The final requirements can be quantitative or qualitative, and can take the form of either requirements or wishes. Additionally, the person responsible for each requirement should be listed. The resulting final list of requirements is referred to as the specific design conditions. Due to the rather technical nature of these design conditions, experts are, along with the problem owners, the main design performers in this phase. Experts like an energy supply company can delineate the specific technical conditions and constraints, as well as show which paths are (not) open for development. On the one hand, the experts developing the requirements list have to take into account the current situation, e.g., make an inventory of the energy consumption of residents in the area, the energy efficiency of buildings, and the state of the existing technical infrastructure. On the other hand, the focus group emphasised that the possible consequences of all technical design alternatives have to be considered at this point. This especially entails the consequences for grid infrastructure, be it electricity, gas, or heat infrastructure. For example, before installing heat pumps in each household of a city district, the responsible DSO must be consulted early on in the decision-making process in order to take into account (and ideally prevent) (un-)necessary investments in grid infrastructure.
Ideally, potential investors are identified and involved in this phase as well. Participation from external actors (non-experts) is not beneficial in this phase, as households, for example, do not have the expertise to choose which specific technical requirements and constraints certain smart meters need to have. The external participation component is relevant in the next phase when the design conditions lead to the creation of a conceptual design.
5.4. Phase 4: Conceptual Design and Participation Moment 2
In the fourth phase, we are moving from design requirements to the identification of a conceptual design (also called principle solution). In engineering design thinking, this step “involves selecting preliminary materials, producing a rough dimensional layout, and considering technological possibilities” and explaining that “it is possible that there will be several principle solution variants” [14] (p. 131). For designing a smart energy system in this phase, the focus should lie on the overall feasibility of options. To investigate feasibility, we distinguish between the design stage and the participation stage.
5.4.1. Conceptual Design
For deciding which options of technical design alternatives are feasible, expertise is needed. Feasibility conventionally focuses on technical and financial feasibility, which are often investigated by developing a business model, or at least by conducting a cost-benefit analysis. Chesbrough and Rosenbloom [40] explain that “a successful business model creates a heuristic logic that connects technical potential with the realisation of economic value” (p. 529). However, next to technical and economic conditions, the environmental, legal, ethical, and political feasibility of options have to be evaluated as well for spatial projects that are concerned with the energy infrastructure (in residential areas). While an energy supply company is the design performer in this phase in our example, this company most likely will have to consult with other professional parties in order to obtain information on each type of feasibility.

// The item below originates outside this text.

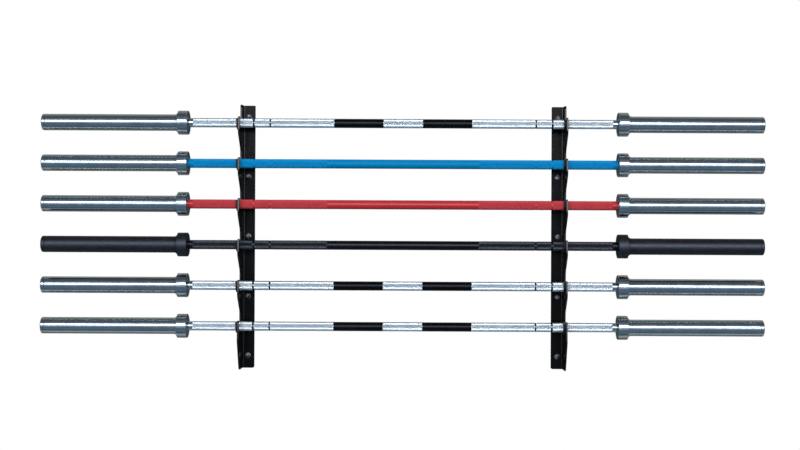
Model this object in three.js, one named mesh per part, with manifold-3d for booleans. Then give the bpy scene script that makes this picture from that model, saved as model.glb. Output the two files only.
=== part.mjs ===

5.4.2. Participation Moment 2
Out of the feasible technical options explored and suggested by the experts, one option needs to be chosen as the preferred design for the specific project. This is a good moment to involve stakeholders who might be affected by the smart energy system, for example the members of a local energy cooperative. This second moment of participation is structured and fed by the design options prepared by the expert. The problem owner (municipality), together with the expert (energy supply company) and external stakeholders (members of energy cooperative), should decide on the preferred design option that will be taken further in the design process. Participation during this second moment thus helps to select the most preferred option for the smart energy system design.
5.5. Phase 5: Detailed Design and Participation Moment 3
After the conceptual design comes the detailed design (also referred to as the embodiment design), linked to participation moment 3.
5.5.1. Detailed Design
The detailed design is an additional and final specification of the conceptual design developed in phase 4. Following Reference [14], this includes, among other aspects, checking the functions, durability, operation, and costs, for which “technological and economic considerations are of paramount importance” (p. 227). While technical and financial feasibility have been investigated in phase 4, agreement about the actual financing of the selected options now needs to be reached and the safety of the design now needs to be secured. All of these aspects of the smart energy system have to be specified by experts. Once a detailed smart energy system design has been created, stakeholder involvement becomes functional for the final fine-tuning.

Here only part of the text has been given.